Крошки зааплодировали. Представление пришлось им по вкусу.
— Так это не одна болезнь, а две, — заметила Милена.
Женщина изменилась в лице.
— Первая болезнь выхватывает целые куски личности. Вторая — это вирус-переносчик, который собирает всю эту информацию и объединяет ее. Верно?
— Точно. Всего-то делов, — с клоунской улыбкой сказала Аптекарша, снова воздевая руку в перчатке.
— Обоим вашим вирусам нужно собрать информацию. ДНК должна быть открыта для изменений. Значит, ни один из них не может быть покрыт Леденцом. Очевидно, ваш вирус-переносчик самовоспроизводится. У него что, два набора хромосом — один для информации, другой для воспроизводства?
— Два набора только у вируса-переносчика, — сказала женщина.
— Только у вируса-переносчика, — мрачно повторила Милена.
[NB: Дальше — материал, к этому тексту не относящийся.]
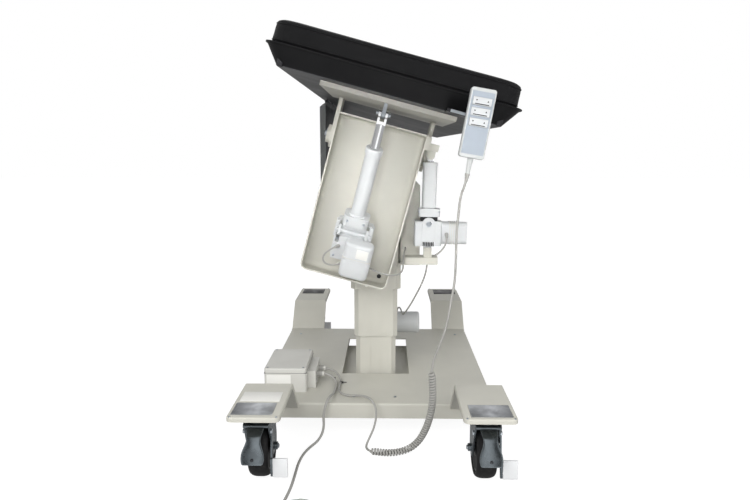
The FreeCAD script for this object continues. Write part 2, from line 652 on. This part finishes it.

— Ну и что? — не поняла Сцилла.
— Да то, что он заразный! Он заразный и способен мутировать. Черт возьми, женщина, да эта твоя дрянь — настоящий конец света!
— Э-э… Ма. Мы знаем, ты не любишь вирусы… — начал Король.
— Да неважно, что я люблю, а что нет. Дело в том, что эти вирусы могут понаделать! Они поглощают сознания. Они превращают сознания в заразную болезнь. Один человек может превратиться в другого. Нами может завладеть кто угодно!
— Этот вирус в ходу у многих Братств, — заметила Аптекарша. — Он применяется всякий раз, когда людям приходится обмениваться информацией или когда требуется знать заранее, что сейчас сделает тот или иной человек.
— И много ты уже таких продала? — задала Милена вопрос слегка подсевшим голосом.
— Да уж немало.
— Знай об этом Партия, тебя бы мигом отправили на Считывание — только в ушах бы зазвенело.
— Ага, только для начала меня еще найти надо, — дерзко усмехнулась Аптекарша.